Ich wünsche uns, dass auch wir Mose und Elija zu uns reden hören. Ich wünsche uns, dass wir Wege in die Freiheit beschreiten, dem Gesetz Gottes vertrauen, den Kampf gegen die Abergeister aufnehmen und unseres eigenen Selbst gewahr werden so sicher und unvergleichbar wie ein uns umspielender Hauch. Und gäbe es wenigstens einen Menschen, den wir aus innerer oder äußerer Knechtschaft herausführen können und ihn dazu bewegen den Gehorsam dem Opferdämon gegenüber zu verweigern, wir wären dem Himmel schon ganz nahe, denn in den Himmel kommt man nicht alleine. Lichte Augenblicke schauen wir am besten, wenn wir einander anschauen – offen und tief wie ein Brunnen, in dem sich der Himmel spiegelt voll Glück.

Meine Lieben,

sehr bewusst, steht die Geschichte von der Verklärung auf dem Berg Tabor in der Leseordnung am Ende der Weihnachtszeit. Ich glaube, jeder von uns hat schon eine Ahnung oder es vielleicht auch schon einmal erlebt, wie sich Verklärung, Lichtdurchflutet Sein, mit sich eins seiendes Glück anfühlt. Aber Tabor vermögen wir nicht festzuhalten. Es ist zwecklos, dort Hütten zu bauen.

Taborerfahrungen sind aber enorm wichtig, weil in eines jeden Lebens ein weiterer Berg seinen Schatten wirft. Auf diesen Berg feiern wir liturgisch nun hin und dort werden die Worte fallen: es ist vollbracht, Golgotha.

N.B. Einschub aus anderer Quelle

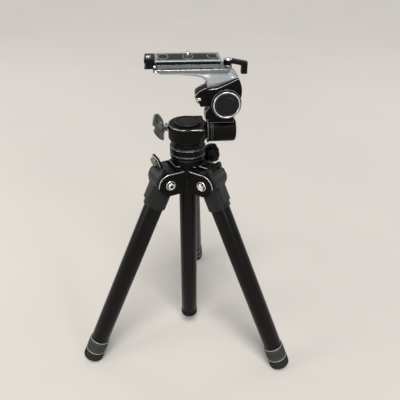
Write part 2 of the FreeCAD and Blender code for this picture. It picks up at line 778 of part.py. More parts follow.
for leg, azimuth in LEGS.items():
    make_leg(leg, azimuth)


# Pan base, measured from its foot on the head seat
PAN_BASE = chain(DECK, shift(z=SEAT_TOP))
STUD_BORE_TOP = d.head_stud_length + d.side_gap
turned("pan_base", PAN_BASE,
       [(d.head_stud_radius + d.seat_play, 0), (d.head_seat_radius, 0), (d.head_seat_radius, d.pan_base_height),
        (d.pan_boss_radius, d.pan_base_height), (d.pan_boss_radius, d.pan_base_height + d.pan_boss_height),
        (d.pan_spindle_radius + d.seat_play, d.pan_base_height + d.pan_boss_height),
        (d.pan_spindle_radius + d.seat_play, STUD_BORE_TOP), (d.head_stud_radius + d.seat_play, STUD_BORE_TOP)],
       chamfers=[(d.head_seat_radius, 0, 0.6), (d.head_seat_radius, d.pan_base_height, 0.9)])
ring("pan_washer", PAN_BASE, d.pan_washer_inner, d.pan_washer_radius, d.pan_base_height,
     d.pan_base_height + d.pan_washer_thickness)
HOUSING_TOP = d.pan_base_height + d.pan_washer_thickness + d.pan_height
SPINDLE_SEAT = HOUSING_TOP - d.pan_recess_depth + d.side_gap
turned("pan_spindle", PAN_BASE,
       [(0, STUD_BORE_TOP + 0.4), (d.pan_spindle_radius, STUD_BORE_TOP + 0.4),
        (d.pan_spindle_radius, SPINDLE_SEAT), (d.pan_spindle_flange, SPINDLE_SEAT),
        (d.pan_spindle_flange, SPINDLE_SEAT + 2.5), (0, SPINDLE_SEAT + 2.5)])


def pan_housing_shape():
    """A round foot that flares into a D with a straight front and a flat right end."""
    foot = -d.pan_height
    flat = block(0, d.pan_corner_x, -d.pan_corner_y, d.pan_corner_y, foot, 0)
    outline = rod(d.pan_top_radius, foot, 0, Z).fuse(flat)
    corner = math.hypot(v(d.pan_corner_x), v(d.pan_corner_y)) + 1
    flare_foot = foot + d.pan_foot_height
    flare_top = flare_foot + d.pan_flare_height
    spread = [(0, foot), (d.pan_foot_radius, foot), (d.pan_foot_radius, flare_foot), (corner, flare_top),
              (corner, 1), (0, 1)]
    corners = [Vector(v(r), 0, v(z)) for r, z in spread]
    limit = Part.Face(Part.makePolygon(corners + corners[:1])).revolve(Vector(), Z, 360)
    body = outline.common(limit).removeSplitter()
    rim = [edge for edge in body.Edges if abs(edge.BoundBox.ZMin) < 1e-3 and edge.BoundBox.ZLength < 1e-3]
    body = body.makeChamfer(v(d.pan_chamfer), rim)
    neck = rod(d.barrel_neck_radius, d.pan_corner_x - 1, d.barrel_start - d.side_gap, X,
               Vector(0, 0, -v(d.barrel_drop)))
    body = body.fuse(neck)
    boss_room = d.pan_boss_height + d.side_gap - d.pan_washer_thickness
    body = body.cut(rod(d.pan_boss_radius + d.side_gap, foot - 1, foot + boss_room, Z))
    body = body.cut(rod(d.pan_spindle_radius + d.side_gap, foot - 1, 1, Z))
    body = body.cut(rod(d.pan_recess_radius, -d.pan_recess_depth, 1, Z))
    screw_axis = Vector(0, 0, -v(d.wing_drop))
    body = body.cut(rod(d.wing_screw_radius + d.seat_play, d.wing_screw_start - 0.5, d.pan_top_radius + 1,
                        -X, screw_axis))
    spindle_axis = Vector(0, 0, -v(d.barrel_drop))
    return body.cut(rod(d.side_spindle_radius + d.seat_play, d.side_spindle_root, d.barrel_start + 1, X,
                        spindle_axis))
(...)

Der Wirklichkeit des Leidensberges kann sich niemand entziehen. Sich verraten fühlen, vom Leben betrogen, Verlassenheit, Schmerz und Todesangst – jeder von uns wird sein Golgotha besteigen müssen. Um so mehr ist die Erfahrung der Nähe zu dem, was Mose und Elija darstellen wichtig, um sich der Ahnung gewiss zu bleiben, wie es sein wird: leben in der Weite der Himmel.